If you’re only familiar with Incubus’s recent work, and haven’t yet heard this album, then you’re in for a total shock. This Incubus was a much different one. While they’ve recently moved to a more catchy and accessible (but still great) sound, they were once a much heavier and more experimental band. “SCIENCE” is probably the best and most creative thing they’ve ever done. The music has a very heavily funk-influenced style, similar to early Chili Peppers and Faith No More. However, their sound was still very distinctive and unique.
Frontman Brandon Boyd puts on what is easily his best performance to date. His quality melodic voice is still there, but his performance overall is more aggressive and eclectic. He effortlessly toggles between singing, rapping, and screaming, and always keeps it interesting. The musicians all put on fine performances, particularly Dirk Lance and Jose Pasillas, who stand out much more here than on later releases.

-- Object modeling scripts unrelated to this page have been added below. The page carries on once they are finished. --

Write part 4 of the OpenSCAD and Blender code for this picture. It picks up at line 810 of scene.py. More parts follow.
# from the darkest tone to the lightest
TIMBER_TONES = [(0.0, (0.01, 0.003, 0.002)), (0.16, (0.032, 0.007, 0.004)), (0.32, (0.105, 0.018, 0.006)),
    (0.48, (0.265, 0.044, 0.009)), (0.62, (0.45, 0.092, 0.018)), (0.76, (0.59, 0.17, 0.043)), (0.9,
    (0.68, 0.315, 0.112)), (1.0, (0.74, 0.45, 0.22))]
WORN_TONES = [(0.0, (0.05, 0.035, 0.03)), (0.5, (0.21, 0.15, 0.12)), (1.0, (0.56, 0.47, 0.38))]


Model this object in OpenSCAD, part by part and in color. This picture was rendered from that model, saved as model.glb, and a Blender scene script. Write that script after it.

Lance is a super-funky bassist, who can drive the song with power and groove, and Pasillas is an extremely dexterous and versatile drummer, who can combine many different styles with precision and finesse. Mike Einziger is an extremely creative and talented guitarist, excelling in both metal and funk styles. And, the mighty scratches of DJ Lyte give a bit of a hip hop flavor, which melds well with their brand of metallic funk.
The album is full of diversity, and fun twists and turns. “Redefine”, “New Skin”, and “A Certain Shade of Green” are hard-hitting funk-metal, with catchy melodic choruses to balance things out. “Vitamin” is kind of a straight-ahead hard rocker, with a wacky instrumental breakdown to shake things up. “Glass” features a jangly Primus-like bassline, mixed with a crushing guitar riff on the chorus. “Idiot Box” is sort of a slow funky groove, with some pretty wicked time changes. “Nebula” and “Calgone” are pure insanity, with some very jazzy drum work, and a lot of weird rhythms and time changes. “Deep Inside” moves back and forth between a funk/hip hop groove, and crushing metal, with a really cool bluesy guitar solo. “Magic Medicine” is sort of an instrumental, with some interesting drum beats superimposing some weird dialogue samples. The highlight of the album comes with “Summer Romance (Anti-Gravity Love Song)”, the ballad of the album. This song is basically straight-up oldschool soul/funk, complete with Temptations-like backup vocals on the chorus, and a nifty saxophone solo. Definitely one of the coolest songs they’ve done. Great feel to it, too. Really puts one in the mind of meeting up with a cool chick on a hot summer night.
The album also features a hidden track, roughly ten minutes in length. The track is mainly driven by Pasillas, and his wildly eclectic and always engaging drumwork. The song moves through several musical styles, from hip hop, to melodic rock, to funk, to jazz, and is interspersed with wacky sound samples, and a guitar riff and bassline here and there. One of the technicians apparently screwed up the ending of the last song (you get to hear one of the bandmembers, probably Brandon, scold him , so this hidden track was most likely thrown in to make up for it. Sometimes mistakes are blessings in disguise.
Anyway, this is an extremely well-made and fun album, one of the finest rock albums of the 90’s, no doubt. Even if you hate newer Incubus (which I don’t), you should definitely look into this, as this is quality music that anyone with an appreciation for the creative and unconventional can appreciate. Buy now.